● **PROBLEM TO SOLVE**
Determine which lines of the records include the word "picture", and copy them.

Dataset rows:
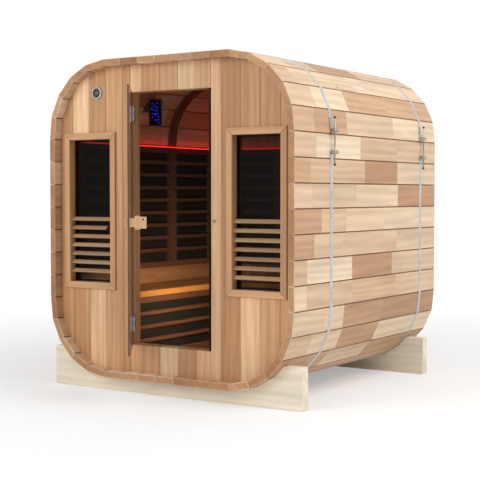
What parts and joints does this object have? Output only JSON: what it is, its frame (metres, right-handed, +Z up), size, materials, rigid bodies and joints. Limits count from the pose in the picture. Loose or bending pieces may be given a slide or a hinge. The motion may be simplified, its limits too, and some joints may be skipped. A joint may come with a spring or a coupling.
{
  "type": "infrared sauna cabin",
  "caption": "Squared barrel cabin of cedar staves on two timber cradles, with steel hoops, louvred windows, a swinging glass door and slatted heaters inside.",
  "frame": {"origin": "on the ground under the middle of the front cradle, on the cabin's left-right centre plane", "axes": "+X to the right as seen from the front, +Y from the front to the back, +Z up"},
  "size_m": [1.809, 2.241, 1.9945],
  "materials": {
    "cedar": "oiled cedar staves, satin",
    "wall_boards": "oiled cedar boards, satin",
    "bench_boards": "planed boards, satin",
    "interior_wood": "planed cedar, satin",
    "trim_wood": "planed cedar, satin",
    "handle_wood": "sanded pale wood",
    "cradle_wood": "sawn spruce, matt",
    "hoop_steel": "brushed",
    "fitting_steel": "bright",
    "hinge_chrome": "polished",
    "window_glass": "tinted, clear",
    "door_glass": "tinted, clear",
    "seal_rubber": "matt",
    "heater_black": "matt black heater film",
    "led_red": "lit red strip",
    "panel_plastic": "dark screen in a plastic case"
  },
  "bodies": {
    "cabin": {"roof_staves": "cedar", "base_staves": "cedar", "left_side_staves": "cedar", "right_side_staves": "cedar", "roof_left_corner": "cedar", "roof_right_corner": "cedar", "base_left_corner": "cedar", "base_right_corner": "cedar", "front_wall_left": "wall_boards", "front_wall_right": "wall_boards", "front_wall_lintel": "wall_boards", "front_wall_sill": "wall_boards", "back_wall": "wall_boards", "left_window_casing": "trim_wood", "right_window_casing": "trim_wood", "left_window_glass": "window_glass", "right_window_glass": "window_glass", "left_window_louvres": "trim_wood", "right_window_louvres": "trim_wood", "jamb_hinge_leaves": "hinge_chrome", "door_seal": "seal_rubber", "door_catch": "hinge_chrome", "round_vent": "fitting_steel", "front_cradle": "cradle_wood", "rear_cradle": "cradle_wood", "front_hoop": "hoop_steel", "rear_hoop": "hoop_steel", "front_hoop_tensioner": "fitting_steel", "rear_hoop_tensioner": "fitting_steel", "wall_heater_frames": "interior_wood", "wall_heater_panels": "heater_black", "led_strips": "led_red", "roof_ribs": "interior_wood", "left_bench_top": "bench_boards", "back_bench_top": "bench_boards", "right_bench_top": "bench_boards", "bench_heater_frames": "interior_wood", "bench_heater_panels": "heater_black", "right_bench_base": "bench_boards", "control_panel": "panel_plastic", "control_panel_bracket": "interior_wood"},
    "door": {"door_glass": "door_glass", "door_handle_outer": "handle_wood", "door_handle_inner": "handle_wood", "door_hinge_clamps": "hinge_chrome"}
  },
  "joints": [
    {"name": "door_hinge", "type": "hinge", "parent": "cabin", "child": "door", "pos_m": [-0.278, -0.029, 1.04], "axis": [0, 0, 1], "range_deg": [-46, 54]}
  ]
}
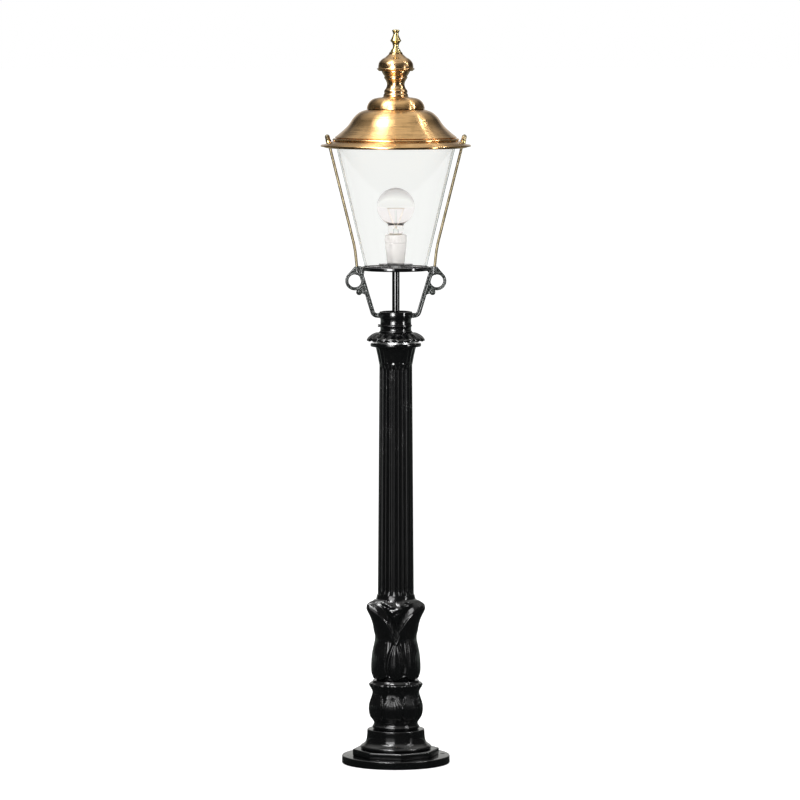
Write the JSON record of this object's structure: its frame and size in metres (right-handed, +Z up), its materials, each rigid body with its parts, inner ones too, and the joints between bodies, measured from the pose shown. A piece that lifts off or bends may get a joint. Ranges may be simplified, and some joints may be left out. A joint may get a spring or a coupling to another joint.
{
  "type": "garden post light",
  "caption": "Free-standing garden post light: cast, fluted post with leaf ornament, conical glass lantern on cast brackets and a spun copper roof with a turned finial.",
  "frame": {"origin": "centre of the underside of the foot plate", "axes": "+Z up along the post, +X towards the right-hand bracket seen from the front, +Y away from the viewer"},
  "size_m": [0.3159, 0.316, 1.5484],
  "materials": {
    "cast_black": "gloss black paint on a cast surface",
    "black_steel": "gloss black paint on steel",
    "zinc_steel": "zinc plated",
    "black_rubber": "moulded",
    "grey_rubber": "cut sheet",
    "lantern_glass": "clear, faintly green at its edges",
    "lamp_glass": "clear, faintly milky",
    "stem_glass": "clear",
    "porcelain": "glazed white",
    "yellow_brass": "polished, lightly aged",
    "brushed_copper": "spun and brushed round the axis, lacquered",
    "nickel": "nickel plated",
    "filament_wire": "drawn wire"
  },
  "bodies": {
    "post": {"foot_plate": "cast_black", "foot_casting": "cast_black", "bulb_casting": "cast_black", "vase_casting": "cast_black", "column": "cast_black", "capital": "cast_black", "leaf_skirt": "cast_black", "spigot": "zinc_steel", "tie_tube": "zinc_steel", "tie_nut_lower": "zinc_steel", "tie_nut_upper": "zinc_steel", "cable_bush": "black_rubber"},
    "head": {"lantern_socket": "cast_black", "set_screws": "zinc_steel", "bracket_left": "cast_black", "bracket_right": "cast_black", "bracket_screws": "zinc_steel", "centre_tube": "black_steel", "tube_nuts": "zinc_steel", "seat_plate": "black_steel", "seat_screws": "zinc_steel", "nipple": "zinc_steel", "disc_nut": "zinc_steel", "holder_disc": "black_steel", "lower_gasket": "grey_rubber", "glass_cone": "lantern_glass", "lamp_holder": "porcelain", "holder_ring": "porcelain", "holder_sleeve": "yellow_brass", "holder_contact": "yellow_brass", "holder_terminals": "yellow_brass", "stay_left": "yellow_brass", "stay_right": "yellow_brass"},
    "roof": {"upper_gasket": "grey_rubber", "roof_brim": "brushed_copper", "brim_ring": "brushed_copper", "roof_bell": "brushed_copper", "crown_dome": "brushed_copper", "crown_spacer": "yellow_brass", "finial_neck": "brushed_copper", "finial_cap": "brushed_copper", "finial_spire": "yellow_brass", "finial_rod": "zinc_steel", "finial_nut": "zinc_steel", "washer_left": "yellow_brass", "washer_right": "yellow_brass"},
    "nut_left": {"dome_nut_left": "yellow_brass"},
    "nut_right": {"dome_nut_right": "yellow_brass"},
    "lamp": {"globe": "lamp_glass", "lamp_cap": "nickel", "lamp_contact": "nickel", "lamp_stem": "stem_glass", "lamp_filament": "filament_wire"}
  },
  "joints": [
    {"name": "head_swivel", "type": "hinge", "parent": "post", "child": "head", "pos_m": [0, 0, 0.9362], "axis": [0, 0, 1], "continuous": true},
    {"name": "roof_lift", "type": "slide", "parent": "head", "child": "roof", "axis": [0, 0, 1], "range_m": [0, 0.12]},
    {"name": "nut_left_turn", "type": "hinge", "parent": "roof", "child": "nut_left", "pos_m": [-0.1418, 0, 1.3156], "axis": [-0.2413, 0, 0.9704], "continuous": true},
    {"name": "nut_right_turn", "type": "hinge", "parent": "roof", "child": "nut_right", "pos_m": [0.1418, 0, 1.3156], "axis": [0.2413, 0, 0.9704], "continuous": true},
    {"name": "lamp_out", "type": "slide", "parent": "head", "child": "lamp", "axis": [0, 0, 1], "range_m": [0, 0.025]}
  ]
}
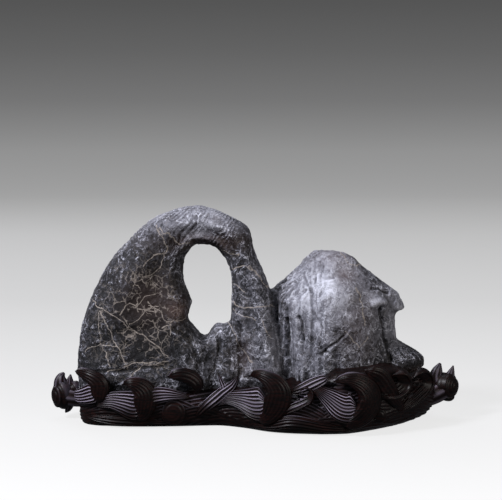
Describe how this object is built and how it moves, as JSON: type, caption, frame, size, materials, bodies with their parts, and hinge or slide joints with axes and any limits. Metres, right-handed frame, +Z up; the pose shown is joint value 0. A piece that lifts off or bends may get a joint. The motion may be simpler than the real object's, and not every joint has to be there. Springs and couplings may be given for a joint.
{
  "type": "picture stone",
  "caption": "Natural grey limestone viewing stone, an arch with a window beside a blunt peak, on a low dark hardwood stand carved as breaking waves.",
  "frame": {"origin": "middle of the object's length and depth, on the surface that the stand rests on", "axes": "+X along the length, from the arch towards the peak's low foot; +Y away from the viewing side; +Z up"},
  "size_m": [0.4979, 0.2157, 0.2615],
  "materials": {
    "limestone": "natural, matt",
    "hardwood": "waxed, semi-gloss"
  },
  "bodies": {
    "root": {"stone": "limestone", "stand": "hardwood"}
  },
  "joints": []
}
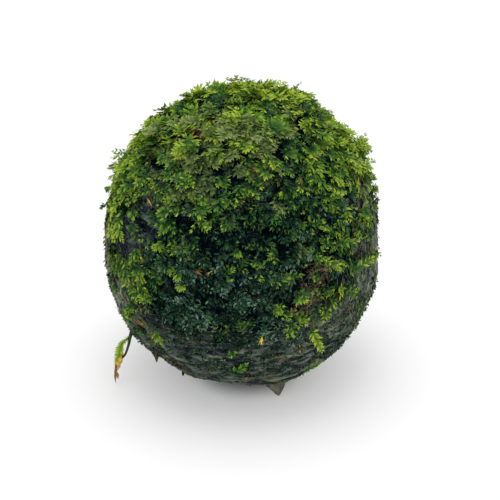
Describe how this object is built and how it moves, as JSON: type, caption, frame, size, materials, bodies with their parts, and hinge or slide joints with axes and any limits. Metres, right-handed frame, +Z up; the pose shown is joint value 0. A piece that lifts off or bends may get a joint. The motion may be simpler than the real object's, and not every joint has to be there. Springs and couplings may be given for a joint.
{
  "type": "java moss on lava rock",
  "caption": "Aquarium moss grown as a shaggy coat over a rounded, pitted lump of lava rock, standing on a small flat spot, with a young shoot hanging free at the foot.",
  "frame": {"origin": "middle of the flat spot of the stone that the piece stands on", "axes": "+Z up through the lump, out of the flat spot; -Y towards the front seen in the picture; +X to the viewer's right"},
  "size_m": [0.0813, 0.08, 0.0866],
  "materials": {
    "lava_stone": "wet, dark, finely pitted lava rock",
    "java_moss": "wet moss, bright yellow-green tips over dark green",
    "young_shoot": "wet green shoot with a brown withered tip"
  },
  "bodies": {
    "root": {"lava_rock": "lava_stone", "moss_coat": "java_moss", "hanging_sprig": "young_shoot"}
  },
  "joints": []
}
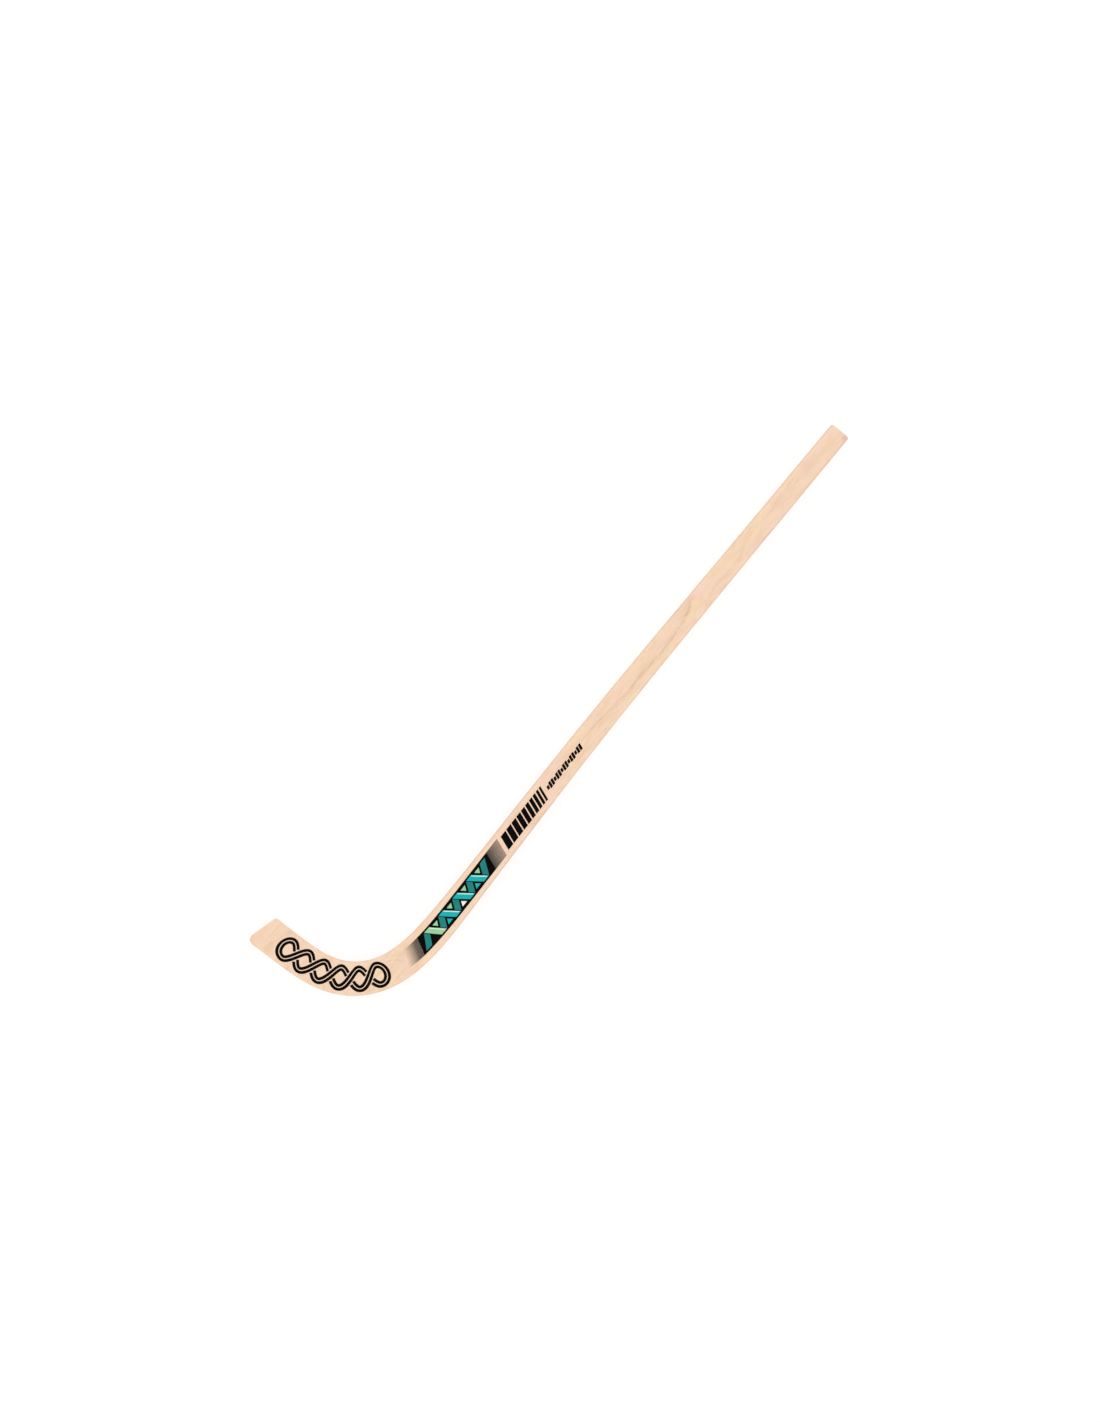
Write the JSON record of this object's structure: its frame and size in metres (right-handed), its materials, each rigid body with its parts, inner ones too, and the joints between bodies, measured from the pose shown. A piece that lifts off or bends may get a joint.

● **WRITTEN RESPONSE**
What parts and joints does this object have? Output only JSON: what it is, its frame (metres, right-handed, +Z up), size, materials, rigid bodies and joints. Limits count from the pose in the picture. Loose or bending pieces may be given a slide or a hinge. The motion may be simplified, its limits too, and some joints may be skipped. A joint may come with a spring or a coupling.
  "type": "picture stone",
  "frame": {"origin": "middle of the flat spot of the stone that the piece stands on", "axes": "+Z up through the lump, out of the flat spot; -Y towards the front seen in the picture; +X to the viewer's right"},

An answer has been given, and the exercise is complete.